## Start INFORMATION SHOWN

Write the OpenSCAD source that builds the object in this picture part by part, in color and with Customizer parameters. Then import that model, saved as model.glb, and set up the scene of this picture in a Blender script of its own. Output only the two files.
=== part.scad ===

## End INFORMATION SHOWN
## Start INFORMATION SHOWN

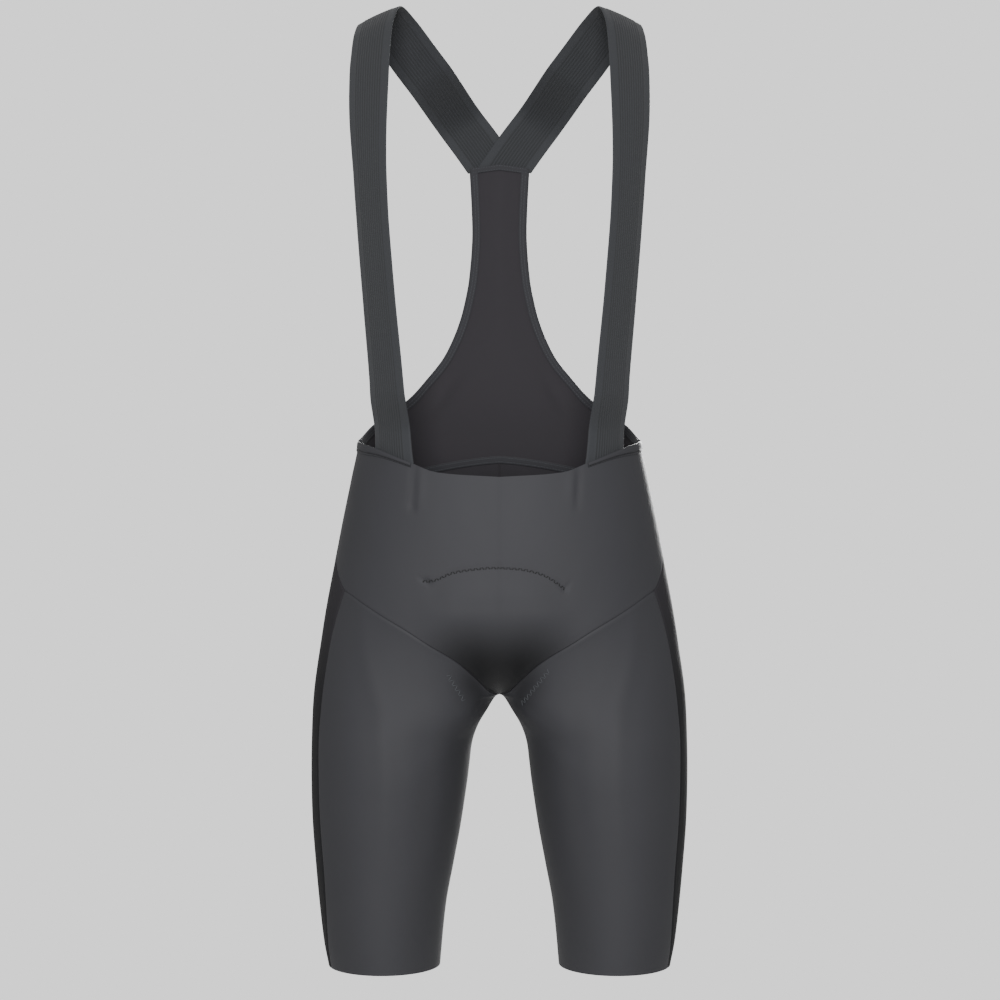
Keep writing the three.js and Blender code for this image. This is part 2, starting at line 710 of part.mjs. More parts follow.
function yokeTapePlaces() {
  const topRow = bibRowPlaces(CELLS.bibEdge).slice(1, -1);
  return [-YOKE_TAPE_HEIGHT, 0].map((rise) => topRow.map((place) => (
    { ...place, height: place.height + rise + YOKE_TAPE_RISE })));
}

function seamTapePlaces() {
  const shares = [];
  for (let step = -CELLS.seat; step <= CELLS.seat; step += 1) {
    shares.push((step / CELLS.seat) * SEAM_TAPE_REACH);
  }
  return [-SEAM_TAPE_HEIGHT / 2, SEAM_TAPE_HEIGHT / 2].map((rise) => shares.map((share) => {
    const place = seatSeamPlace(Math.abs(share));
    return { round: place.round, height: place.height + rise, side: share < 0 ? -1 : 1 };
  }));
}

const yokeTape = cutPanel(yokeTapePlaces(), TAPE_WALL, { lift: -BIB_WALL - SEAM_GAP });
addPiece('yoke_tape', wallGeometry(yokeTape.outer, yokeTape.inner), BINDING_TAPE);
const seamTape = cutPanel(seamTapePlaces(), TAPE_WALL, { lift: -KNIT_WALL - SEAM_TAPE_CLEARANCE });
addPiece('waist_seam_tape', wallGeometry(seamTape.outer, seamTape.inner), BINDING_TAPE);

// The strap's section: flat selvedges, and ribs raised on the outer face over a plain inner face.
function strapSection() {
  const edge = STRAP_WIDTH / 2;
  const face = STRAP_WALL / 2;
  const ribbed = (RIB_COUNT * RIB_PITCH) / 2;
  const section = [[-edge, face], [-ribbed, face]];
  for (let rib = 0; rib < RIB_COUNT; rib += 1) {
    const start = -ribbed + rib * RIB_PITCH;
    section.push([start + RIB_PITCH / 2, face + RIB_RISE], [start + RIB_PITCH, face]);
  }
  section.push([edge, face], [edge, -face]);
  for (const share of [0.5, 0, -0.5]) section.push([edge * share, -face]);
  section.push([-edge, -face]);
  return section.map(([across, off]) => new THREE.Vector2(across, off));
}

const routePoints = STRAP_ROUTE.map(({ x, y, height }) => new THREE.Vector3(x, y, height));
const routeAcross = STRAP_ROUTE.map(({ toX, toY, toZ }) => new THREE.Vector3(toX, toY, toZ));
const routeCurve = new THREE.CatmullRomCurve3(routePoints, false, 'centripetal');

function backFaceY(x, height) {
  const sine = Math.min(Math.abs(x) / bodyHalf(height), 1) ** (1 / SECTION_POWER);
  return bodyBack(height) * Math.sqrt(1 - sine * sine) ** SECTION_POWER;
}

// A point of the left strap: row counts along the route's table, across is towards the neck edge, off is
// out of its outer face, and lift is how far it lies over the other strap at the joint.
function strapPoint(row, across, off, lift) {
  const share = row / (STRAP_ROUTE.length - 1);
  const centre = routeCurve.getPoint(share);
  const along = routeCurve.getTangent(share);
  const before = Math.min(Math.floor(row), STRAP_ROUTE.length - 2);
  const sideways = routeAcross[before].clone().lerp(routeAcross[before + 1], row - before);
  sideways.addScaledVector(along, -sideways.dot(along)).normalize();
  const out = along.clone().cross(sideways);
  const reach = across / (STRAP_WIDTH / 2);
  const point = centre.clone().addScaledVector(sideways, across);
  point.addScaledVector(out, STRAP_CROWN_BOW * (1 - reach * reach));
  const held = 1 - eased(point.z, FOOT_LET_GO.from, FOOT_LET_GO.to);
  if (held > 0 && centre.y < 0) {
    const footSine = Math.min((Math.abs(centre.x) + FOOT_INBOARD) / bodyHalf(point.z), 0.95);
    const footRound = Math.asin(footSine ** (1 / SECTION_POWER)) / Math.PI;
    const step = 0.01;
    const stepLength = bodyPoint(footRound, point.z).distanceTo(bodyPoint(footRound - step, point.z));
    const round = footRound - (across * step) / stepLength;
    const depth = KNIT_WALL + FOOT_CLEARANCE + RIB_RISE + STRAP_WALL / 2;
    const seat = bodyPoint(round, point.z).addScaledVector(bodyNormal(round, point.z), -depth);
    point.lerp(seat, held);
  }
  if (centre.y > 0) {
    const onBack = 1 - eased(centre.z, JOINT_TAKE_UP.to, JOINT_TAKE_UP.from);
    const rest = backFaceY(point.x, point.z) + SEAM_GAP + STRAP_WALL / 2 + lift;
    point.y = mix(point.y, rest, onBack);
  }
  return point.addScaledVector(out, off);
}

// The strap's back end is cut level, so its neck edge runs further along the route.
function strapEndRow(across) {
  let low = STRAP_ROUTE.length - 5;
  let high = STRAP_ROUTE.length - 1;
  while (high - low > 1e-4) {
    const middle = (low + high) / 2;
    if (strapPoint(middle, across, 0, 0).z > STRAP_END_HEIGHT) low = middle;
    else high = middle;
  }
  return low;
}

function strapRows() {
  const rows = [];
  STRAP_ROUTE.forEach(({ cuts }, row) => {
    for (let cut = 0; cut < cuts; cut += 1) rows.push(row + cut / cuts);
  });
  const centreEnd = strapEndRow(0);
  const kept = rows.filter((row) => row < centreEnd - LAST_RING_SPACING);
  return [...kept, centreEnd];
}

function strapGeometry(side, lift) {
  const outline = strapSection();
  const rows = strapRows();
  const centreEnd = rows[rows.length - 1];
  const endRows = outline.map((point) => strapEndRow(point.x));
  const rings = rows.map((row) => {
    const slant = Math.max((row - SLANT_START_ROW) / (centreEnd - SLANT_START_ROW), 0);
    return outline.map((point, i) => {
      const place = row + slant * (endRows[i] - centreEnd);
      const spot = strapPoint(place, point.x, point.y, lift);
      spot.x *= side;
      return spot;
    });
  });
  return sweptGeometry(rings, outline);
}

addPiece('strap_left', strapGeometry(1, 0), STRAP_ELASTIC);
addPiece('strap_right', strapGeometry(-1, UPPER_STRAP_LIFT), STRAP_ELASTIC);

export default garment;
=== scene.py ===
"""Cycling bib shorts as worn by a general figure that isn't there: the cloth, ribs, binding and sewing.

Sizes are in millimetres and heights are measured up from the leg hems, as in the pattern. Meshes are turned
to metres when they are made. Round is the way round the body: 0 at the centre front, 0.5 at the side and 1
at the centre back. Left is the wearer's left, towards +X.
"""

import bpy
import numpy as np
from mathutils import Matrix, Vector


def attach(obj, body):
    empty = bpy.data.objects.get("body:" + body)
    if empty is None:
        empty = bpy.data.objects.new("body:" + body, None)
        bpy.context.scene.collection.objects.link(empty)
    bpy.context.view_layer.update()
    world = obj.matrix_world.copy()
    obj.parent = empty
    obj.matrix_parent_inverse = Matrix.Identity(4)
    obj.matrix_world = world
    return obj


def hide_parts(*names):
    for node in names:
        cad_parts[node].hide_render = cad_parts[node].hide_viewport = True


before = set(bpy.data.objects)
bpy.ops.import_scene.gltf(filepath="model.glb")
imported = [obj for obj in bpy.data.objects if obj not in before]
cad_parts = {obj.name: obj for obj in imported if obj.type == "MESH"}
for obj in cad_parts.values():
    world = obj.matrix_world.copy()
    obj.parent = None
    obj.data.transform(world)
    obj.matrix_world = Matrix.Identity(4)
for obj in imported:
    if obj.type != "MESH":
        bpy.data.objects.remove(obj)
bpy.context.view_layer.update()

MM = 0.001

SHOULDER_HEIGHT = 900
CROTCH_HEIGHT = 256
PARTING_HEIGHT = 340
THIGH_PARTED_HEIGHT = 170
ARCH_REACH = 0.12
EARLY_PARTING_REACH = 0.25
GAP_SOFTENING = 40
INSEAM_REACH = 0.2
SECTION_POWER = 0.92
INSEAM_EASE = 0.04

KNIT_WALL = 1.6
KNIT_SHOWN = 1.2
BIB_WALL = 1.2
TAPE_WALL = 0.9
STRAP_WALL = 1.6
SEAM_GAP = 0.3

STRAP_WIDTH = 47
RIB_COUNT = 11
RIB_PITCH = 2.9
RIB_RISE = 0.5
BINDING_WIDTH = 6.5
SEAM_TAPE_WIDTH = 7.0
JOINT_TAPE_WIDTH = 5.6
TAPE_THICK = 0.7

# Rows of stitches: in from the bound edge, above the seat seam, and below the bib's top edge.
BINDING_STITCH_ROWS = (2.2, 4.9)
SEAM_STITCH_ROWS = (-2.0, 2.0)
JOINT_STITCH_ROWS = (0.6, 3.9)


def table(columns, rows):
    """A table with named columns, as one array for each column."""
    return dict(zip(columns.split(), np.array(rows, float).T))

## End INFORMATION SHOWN
## Start INFORMATION SHOWN

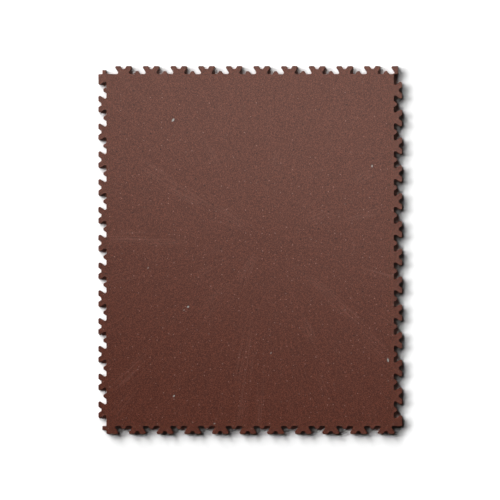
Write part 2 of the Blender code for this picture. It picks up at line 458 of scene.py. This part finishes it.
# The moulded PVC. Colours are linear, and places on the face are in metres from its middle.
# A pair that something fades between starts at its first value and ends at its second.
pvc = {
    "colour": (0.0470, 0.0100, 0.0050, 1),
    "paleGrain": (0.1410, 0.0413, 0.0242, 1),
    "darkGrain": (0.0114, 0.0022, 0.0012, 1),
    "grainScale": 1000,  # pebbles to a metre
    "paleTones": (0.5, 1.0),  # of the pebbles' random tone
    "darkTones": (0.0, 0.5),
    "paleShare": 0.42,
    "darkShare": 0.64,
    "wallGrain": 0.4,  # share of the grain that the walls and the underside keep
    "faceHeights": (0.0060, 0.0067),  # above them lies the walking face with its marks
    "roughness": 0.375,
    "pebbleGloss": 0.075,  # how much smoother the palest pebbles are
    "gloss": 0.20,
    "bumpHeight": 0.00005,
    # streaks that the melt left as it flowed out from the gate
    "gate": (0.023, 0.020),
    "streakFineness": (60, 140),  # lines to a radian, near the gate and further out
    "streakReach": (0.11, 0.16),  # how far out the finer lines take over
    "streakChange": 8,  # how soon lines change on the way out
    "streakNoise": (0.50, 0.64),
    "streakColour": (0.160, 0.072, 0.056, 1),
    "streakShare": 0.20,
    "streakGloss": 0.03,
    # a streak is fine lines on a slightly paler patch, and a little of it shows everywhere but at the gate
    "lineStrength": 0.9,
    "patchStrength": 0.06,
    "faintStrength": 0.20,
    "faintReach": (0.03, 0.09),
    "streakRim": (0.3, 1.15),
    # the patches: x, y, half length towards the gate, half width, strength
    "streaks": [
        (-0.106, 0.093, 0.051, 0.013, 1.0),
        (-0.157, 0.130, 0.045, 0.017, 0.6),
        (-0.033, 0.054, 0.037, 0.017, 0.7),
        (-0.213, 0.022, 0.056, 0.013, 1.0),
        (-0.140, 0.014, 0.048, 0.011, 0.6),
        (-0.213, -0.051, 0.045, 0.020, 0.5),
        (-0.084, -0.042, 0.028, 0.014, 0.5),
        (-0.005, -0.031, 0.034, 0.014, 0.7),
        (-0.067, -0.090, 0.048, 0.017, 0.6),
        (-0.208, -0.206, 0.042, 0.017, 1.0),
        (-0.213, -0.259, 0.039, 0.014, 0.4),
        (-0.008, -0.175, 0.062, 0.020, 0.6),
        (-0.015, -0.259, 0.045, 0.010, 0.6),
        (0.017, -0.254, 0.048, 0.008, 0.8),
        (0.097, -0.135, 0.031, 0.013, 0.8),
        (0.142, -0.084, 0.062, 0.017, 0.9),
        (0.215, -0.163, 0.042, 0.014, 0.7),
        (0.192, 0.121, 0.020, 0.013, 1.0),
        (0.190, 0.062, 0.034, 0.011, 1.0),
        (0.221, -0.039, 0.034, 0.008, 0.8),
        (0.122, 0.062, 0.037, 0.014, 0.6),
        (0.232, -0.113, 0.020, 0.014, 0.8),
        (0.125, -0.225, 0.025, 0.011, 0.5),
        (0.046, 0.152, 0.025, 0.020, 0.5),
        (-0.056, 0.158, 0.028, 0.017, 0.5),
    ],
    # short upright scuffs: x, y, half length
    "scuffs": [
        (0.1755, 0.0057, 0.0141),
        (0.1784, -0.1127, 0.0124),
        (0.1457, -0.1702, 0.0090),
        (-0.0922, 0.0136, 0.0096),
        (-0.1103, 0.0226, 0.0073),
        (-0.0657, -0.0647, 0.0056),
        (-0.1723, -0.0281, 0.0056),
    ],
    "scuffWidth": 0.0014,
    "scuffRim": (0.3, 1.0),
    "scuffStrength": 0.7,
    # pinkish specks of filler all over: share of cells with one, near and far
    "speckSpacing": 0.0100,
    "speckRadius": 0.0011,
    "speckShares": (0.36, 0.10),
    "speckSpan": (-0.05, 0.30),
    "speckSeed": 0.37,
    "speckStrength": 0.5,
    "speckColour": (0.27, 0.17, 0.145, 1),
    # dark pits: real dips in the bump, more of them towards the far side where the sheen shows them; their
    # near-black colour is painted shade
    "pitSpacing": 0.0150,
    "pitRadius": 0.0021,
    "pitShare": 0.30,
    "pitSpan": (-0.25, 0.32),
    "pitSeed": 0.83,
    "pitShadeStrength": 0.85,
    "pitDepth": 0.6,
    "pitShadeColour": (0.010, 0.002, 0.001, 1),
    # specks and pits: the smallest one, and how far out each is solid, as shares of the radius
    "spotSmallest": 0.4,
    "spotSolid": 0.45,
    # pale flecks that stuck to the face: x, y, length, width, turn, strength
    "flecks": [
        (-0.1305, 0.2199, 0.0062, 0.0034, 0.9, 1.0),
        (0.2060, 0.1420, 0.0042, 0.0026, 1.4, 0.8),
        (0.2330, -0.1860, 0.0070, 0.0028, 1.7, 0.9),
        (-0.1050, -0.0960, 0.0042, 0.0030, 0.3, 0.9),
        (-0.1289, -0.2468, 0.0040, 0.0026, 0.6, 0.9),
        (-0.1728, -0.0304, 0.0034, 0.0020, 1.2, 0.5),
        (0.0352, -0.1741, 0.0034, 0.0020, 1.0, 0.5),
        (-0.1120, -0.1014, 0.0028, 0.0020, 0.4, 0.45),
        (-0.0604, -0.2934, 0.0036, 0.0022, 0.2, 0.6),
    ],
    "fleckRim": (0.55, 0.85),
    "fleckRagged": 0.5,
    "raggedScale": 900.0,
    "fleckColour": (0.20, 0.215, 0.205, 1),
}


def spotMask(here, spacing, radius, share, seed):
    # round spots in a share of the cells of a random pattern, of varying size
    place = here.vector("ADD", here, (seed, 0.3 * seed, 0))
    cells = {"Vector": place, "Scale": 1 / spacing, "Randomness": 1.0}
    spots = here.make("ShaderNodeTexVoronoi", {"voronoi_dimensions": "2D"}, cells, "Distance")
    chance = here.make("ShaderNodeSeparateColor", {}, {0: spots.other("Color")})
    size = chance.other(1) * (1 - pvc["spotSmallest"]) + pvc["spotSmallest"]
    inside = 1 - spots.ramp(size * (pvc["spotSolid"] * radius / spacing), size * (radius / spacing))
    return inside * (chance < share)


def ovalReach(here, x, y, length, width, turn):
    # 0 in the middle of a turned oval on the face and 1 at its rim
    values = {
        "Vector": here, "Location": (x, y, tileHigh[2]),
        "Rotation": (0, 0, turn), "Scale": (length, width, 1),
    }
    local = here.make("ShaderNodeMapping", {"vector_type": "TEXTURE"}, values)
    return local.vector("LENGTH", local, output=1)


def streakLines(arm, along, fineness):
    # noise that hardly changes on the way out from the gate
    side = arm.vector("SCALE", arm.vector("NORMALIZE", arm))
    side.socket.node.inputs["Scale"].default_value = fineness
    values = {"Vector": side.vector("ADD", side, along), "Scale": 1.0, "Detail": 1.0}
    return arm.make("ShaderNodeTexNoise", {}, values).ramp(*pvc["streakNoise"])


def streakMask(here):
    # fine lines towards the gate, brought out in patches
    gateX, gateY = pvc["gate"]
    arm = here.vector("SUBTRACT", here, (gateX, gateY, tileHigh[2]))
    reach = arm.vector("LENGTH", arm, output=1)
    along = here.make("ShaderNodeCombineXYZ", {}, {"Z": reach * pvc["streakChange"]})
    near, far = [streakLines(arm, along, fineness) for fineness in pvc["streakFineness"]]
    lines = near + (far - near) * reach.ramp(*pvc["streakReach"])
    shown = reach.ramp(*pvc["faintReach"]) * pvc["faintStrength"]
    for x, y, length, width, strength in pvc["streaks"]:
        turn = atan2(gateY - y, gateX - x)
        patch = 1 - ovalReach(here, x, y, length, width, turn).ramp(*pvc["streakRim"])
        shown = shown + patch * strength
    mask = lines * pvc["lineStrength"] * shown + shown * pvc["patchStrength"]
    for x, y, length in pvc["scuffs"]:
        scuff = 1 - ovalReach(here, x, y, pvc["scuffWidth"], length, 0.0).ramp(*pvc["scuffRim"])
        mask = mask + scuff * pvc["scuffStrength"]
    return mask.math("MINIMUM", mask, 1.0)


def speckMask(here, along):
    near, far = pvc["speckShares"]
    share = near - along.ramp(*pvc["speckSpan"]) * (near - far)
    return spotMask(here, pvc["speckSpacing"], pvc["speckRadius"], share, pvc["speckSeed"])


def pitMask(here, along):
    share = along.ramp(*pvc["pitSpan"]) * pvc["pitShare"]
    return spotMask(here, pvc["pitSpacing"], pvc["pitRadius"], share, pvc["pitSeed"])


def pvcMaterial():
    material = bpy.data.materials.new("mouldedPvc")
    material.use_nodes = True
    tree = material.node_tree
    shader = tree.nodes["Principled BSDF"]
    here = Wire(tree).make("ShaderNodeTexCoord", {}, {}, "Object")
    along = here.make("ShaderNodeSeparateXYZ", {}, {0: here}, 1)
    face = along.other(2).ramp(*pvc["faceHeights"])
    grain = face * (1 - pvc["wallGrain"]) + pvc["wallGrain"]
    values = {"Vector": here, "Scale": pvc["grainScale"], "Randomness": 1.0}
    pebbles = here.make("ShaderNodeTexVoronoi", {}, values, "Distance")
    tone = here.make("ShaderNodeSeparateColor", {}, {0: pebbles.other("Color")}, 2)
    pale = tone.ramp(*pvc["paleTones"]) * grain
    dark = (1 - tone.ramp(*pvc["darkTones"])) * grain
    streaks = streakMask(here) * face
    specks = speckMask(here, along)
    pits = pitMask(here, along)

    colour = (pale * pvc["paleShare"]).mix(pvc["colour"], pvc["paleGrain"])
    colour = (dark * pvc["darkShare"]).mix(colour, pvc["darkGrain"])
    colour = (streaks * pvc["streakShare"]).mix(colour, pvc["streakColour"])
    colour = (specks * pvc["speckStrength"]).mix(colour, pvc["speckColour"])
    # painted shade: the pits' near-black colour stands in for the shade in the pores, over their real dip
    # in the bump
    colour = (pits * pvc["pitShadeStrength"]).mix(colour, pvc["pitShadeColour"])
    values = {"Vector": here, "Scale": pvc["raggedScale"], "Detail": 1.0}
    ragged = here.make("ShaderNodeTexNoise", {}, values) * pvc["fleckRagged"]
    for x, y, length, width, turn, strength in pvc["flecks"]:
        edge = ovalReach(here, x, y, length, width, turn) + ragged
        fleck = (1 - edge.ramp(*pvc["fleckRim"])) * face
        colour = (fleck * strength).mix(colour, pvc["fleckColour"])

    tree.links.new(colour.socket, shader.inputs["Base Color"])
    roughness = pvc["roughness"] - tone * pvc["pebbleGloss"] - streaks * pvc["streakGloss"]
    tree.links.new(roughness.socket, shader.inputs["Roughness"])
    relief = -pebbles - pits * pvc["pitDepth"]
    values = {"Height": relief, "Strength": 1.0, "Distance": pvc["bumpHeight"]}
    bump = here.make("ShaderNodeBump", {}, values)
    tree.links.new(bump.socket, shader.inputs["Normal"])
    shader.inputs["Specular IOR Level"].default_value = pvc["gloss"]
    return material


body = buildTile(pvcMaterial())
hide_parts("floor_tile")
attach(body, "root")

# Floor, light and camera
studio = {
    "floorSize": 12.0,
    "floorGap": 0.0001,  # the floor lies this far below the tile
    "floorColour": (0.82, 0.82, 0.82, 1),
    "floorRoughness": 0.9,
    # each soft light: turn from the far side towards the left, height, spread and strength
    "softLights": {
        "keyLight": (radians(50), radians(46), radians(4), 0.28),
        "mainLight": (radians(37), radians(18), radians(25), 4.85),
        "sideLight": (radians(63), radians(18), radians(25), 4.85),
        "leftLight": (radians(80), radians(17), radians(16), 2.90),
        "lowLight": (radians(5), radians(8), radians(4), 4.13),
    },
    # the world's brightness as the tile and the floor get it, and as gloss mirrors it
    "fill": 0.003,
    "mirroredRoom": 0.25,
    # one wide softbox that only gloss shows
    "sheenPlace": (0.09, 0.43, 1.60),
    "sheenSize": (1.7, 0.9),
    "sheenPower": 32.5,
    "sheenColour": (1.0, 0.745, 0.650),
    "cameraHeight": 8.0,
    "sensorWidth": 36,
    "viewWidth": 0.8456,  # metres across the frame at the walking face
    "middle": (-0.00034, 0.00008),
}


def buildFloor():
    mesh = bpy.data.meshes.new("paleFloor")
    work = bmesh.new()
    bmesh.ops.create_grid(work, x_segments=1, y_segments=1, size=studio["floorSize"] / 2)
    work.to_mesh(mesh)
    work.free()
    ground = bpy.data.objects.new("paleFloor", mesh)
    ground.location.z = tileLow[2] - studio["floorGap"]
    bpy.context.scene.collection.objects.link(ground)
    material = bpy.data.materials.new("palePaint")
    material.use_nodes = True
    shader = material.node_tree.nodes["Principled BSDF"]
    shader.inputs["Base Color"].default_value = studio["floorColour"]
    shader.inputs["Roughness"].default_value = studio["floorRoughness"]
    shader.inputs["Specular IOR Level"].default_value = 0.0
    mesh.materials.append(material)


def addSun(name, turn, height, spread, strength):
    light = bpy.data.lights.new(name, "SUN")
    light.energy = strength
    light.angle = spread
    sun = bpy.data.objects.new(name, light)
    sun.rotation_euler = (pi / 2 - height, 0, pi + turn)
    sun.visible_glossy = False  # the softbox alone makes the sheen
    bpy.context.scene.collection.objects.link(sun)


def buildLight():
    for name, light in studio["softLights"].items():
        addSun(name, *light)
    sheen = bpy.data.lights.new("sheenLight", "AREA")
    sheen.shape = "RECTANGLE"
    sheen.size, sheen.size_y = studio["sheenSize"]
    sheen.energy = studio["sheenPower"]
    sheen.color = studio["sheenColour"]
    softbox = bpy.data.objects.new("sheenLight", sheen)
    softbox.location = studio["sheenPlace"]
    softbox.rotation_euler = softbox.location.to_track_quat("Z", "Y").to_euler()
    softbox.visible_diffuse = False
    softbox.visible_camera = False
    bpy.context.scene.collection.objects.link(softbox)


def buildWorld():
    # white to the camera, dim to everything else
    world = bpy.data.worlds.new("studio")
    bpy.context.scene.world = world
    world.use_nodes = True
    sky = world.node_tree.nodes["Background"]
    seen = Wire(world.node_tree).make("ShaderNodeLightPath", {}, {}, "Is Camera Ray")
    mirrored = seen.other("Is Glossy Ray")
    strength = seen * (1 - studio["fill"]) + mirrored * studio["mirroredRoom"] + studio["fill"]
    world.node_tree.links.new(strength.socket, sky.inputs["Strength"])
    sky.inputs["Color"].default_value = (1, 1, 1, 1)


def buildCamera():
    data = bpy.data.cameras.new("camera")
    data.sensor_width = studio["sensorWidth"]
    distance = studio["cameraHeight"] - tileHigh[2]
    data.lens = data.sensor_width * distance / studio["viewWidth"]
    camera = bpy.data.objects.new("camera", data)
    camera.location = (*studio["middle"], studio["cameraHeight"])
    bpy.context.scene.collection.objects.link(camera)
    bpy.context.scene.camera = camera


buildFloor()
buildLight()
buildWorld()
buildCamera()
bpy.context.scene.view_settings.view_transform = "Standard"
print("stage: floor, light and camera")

## End INFORMATION SHOWN

YOUR TASK. Give back, word for word, each line from the one containing "bpy.data.objects.remove(obj)" down to the one containing "TAPE_THICK = 0.7", including those two lines.

RESULT FOR THIS EXERCISE.
        bpy.data.objects.remove(obj)
bpy.context.view_layer.update()

MM = 0.001

SHOULDER_HEIGHT = 900
CROTCH_HEIGHT = 256
PARTING_HEIGHT = 340
THIGH_PARTED_HEIGHT = 170
ARCH_REACH = 0.12
EARLY_PARTING_REACH = 0.25
GAP_SOFTENING = 40
INSEAM_REACH = 0.2
SECTION_POWER = 0.92
INSEAM_EASE = 0.04

KNIT_WALL = 1.6
KNIT_SHOWN = 1.2
BIB_WALL = 1.2
TAPE_WALL = 0.9
STRAP_WALL = 1.6
SEAM_GAP = 0.3

STRAP_WIDTH = 47
RIB_COUNT = 11
RIB_PITCH = 2.9
RIB_RISE = 0.5
BINDING_WIDTH = 6.5
SEAM_TAPE_WIDTH = 7.0
JOINT_TAPE_WIDTH = 5.6
TAPE_THICK = 0.7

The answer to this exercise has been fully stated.